At Good Energy, we would like to see a nice, easy to follow green path ahead for renewable energy, leading us to a low-carbon future: a non-stop route to decarbonising our electricity, transport and heat sectors. Although we think the future can be clean and green, with the current electricity grid still centred on large, inflexible fossil generators, it may take some time to get there and the transition may not be easy.

But progress is in the air! In this week’s New Scientist magazine, our CEO Juliet Davenport talked about her views on the future of renewables here in the UK.

Renewable energy in the UK in 2017

It’s no secret that although over three-quarters of people in the UK back renewable energy, the government are not quite so supportive. The current planning system has meant that no wind farms in England have received planning permission so far in 2017, and only one site was granted permission in 2016.  Although there is currently about 1 GWs worth of wind power going through the English planning system (that’s enough to power over 600,000 homes!) it is unlikely that much, if any of it, will be built.

No energy projects are built at the moment without some sort of government support, and onshore wind is no different. Onshore wind is already on the way to becoming the cheapest form of generation bar-none, and if the Government are serious about reducing bills, then allowing wind the opportunity to provide cheap power is a must. We think that costs will come down even further and as engineering improvements are made, there is a strong future forecast of wind power across the UK, much of which will probably be based in Scotland and Wales.

And what about solar power? The difficulty with building solar farms in the UK is that our electricity network was developed around large power stations, and is having problems coping with the increase in the enormous upscale of local, renewable generation we’ve seen in the last few years. This means that in the sunniest parts of the country we need to either upgrade the network (which can be costly) or work out how to better manage the power output from solar farms using batteries. The use of storage technology is important for all renewables as we move to a world of smart technology, and the government has just published its thoughts on how it plans to do this.

Offshore wind turbines, on the other hand, are already booming, with the Danish company DONG set to build a large wind farm in the North Sea without any government subsidy. The recent launch of the world’s first floating wind turbines off the Scottish coast is an encouraging sign for a sector where the UK and Europe lead the way. We are hoping the same will soon be true of nascent tidal lagoon technology – the government is expected to announce its decision on whether to build a tidal project in Swansea Bay very soon.

Westermost Rough offshore wind farm.

A renewable future for the UK

It’s important to note that these technologies are not all competing with each other – they complement each other and are mutually beneficial. We are not looking for 100% wind or 100% solar: we are calling for a future that is completely powered by a balanced set of renewable technologies that are distributed across the country.  

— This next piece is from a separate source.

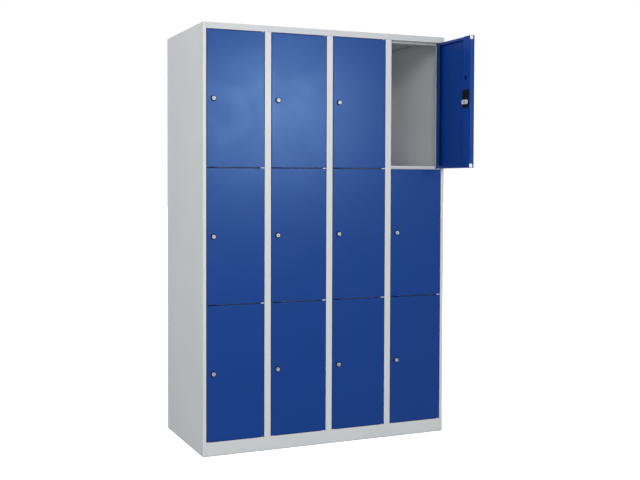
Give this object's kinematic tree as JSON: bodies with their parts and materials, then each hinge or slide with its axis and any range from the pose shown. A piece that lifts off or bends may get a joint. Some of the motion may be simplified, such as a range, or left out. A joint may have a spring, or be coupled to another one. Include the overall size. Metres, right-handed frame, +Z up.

Although there are still barriers to really embracing this vision, the prospects for renewables in the UK, and across the globe are huge. We need to see renewables combined with storage and electric vehicles to take advantage of the excess power and make the transition economical. New and improved technologies are exploring inventive ways of harnessing renewable power, increasing technological efficiency and bringing down costs all the time. This is a great time to be part of the renewables movement.